The manner in which the world celebrates the Christmas season is not a passing fancy. Over the years it has developed, becoming more and more commercial, and involving more and more madness. So deeply has it become entrenched in men’s lives that they cannot imagine the year without it. In fact those who do not participate are called “Scrooges” and “Grinches.” It is becoming a universally accepted way to end the year.

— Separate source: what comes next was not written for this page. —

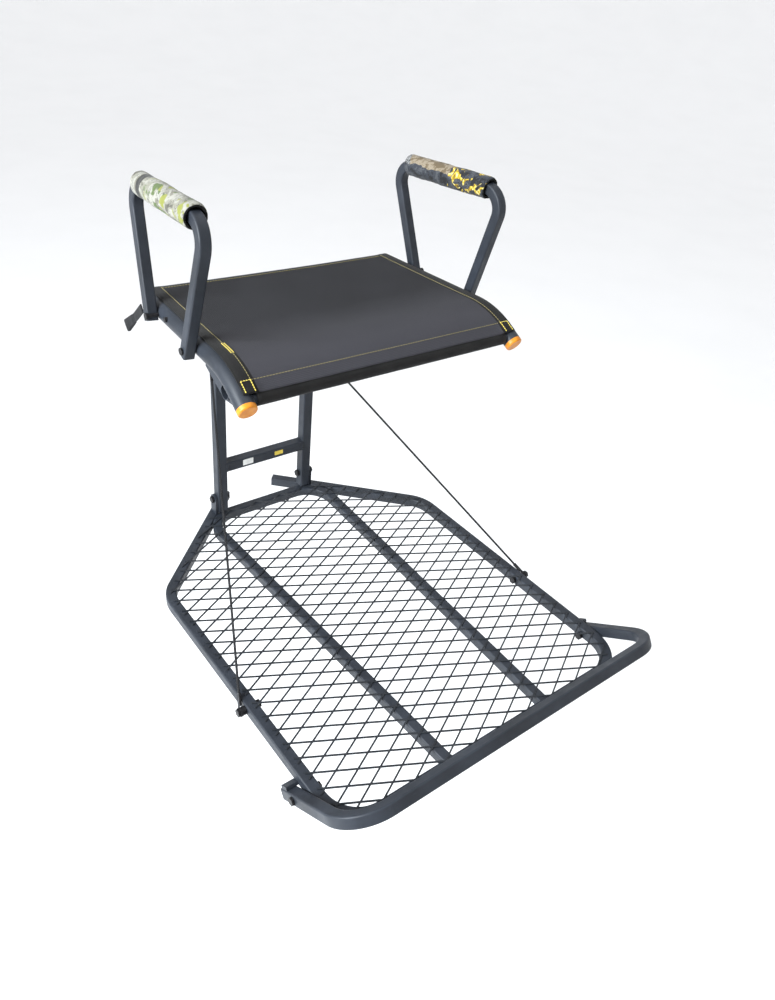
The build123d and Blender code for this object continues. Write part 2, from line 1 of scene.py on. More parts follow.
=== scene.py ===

In part, all of this is a side effect of the gospel as it goes forth and reaches the ears of all people. Through it the remnant is saved, but also by means of it all become acquainted with who Christ is and with the saints hope for His return. And while the promises do not appeal to most men, the curious mixture of pagan and pseudo-Christian practices of Christmas introduced right along with the gospel appeals to everyone. The “Christian” holiday gives man the occasion to do precisely what he desires most, namely, to indulge in satisfying the flesh. We can expect the growth of men’s carnal appetites to continue to snowball as the gospel goes out to the ends of the earth.
So in this sign too there is development as mankind, in the spirit of self-seeking brotherhood, joins hands and waltzes its merry way to hell.
Pilgrim church, reflect back on how you commemorated the birth of your Lord. Was it done in such a way that you were in the world but not of it? Or were you swept along with festivities of foolish men as they fattened themselves for the day of slaughter? Watch and prepare yourselves for Jesus’ second coming.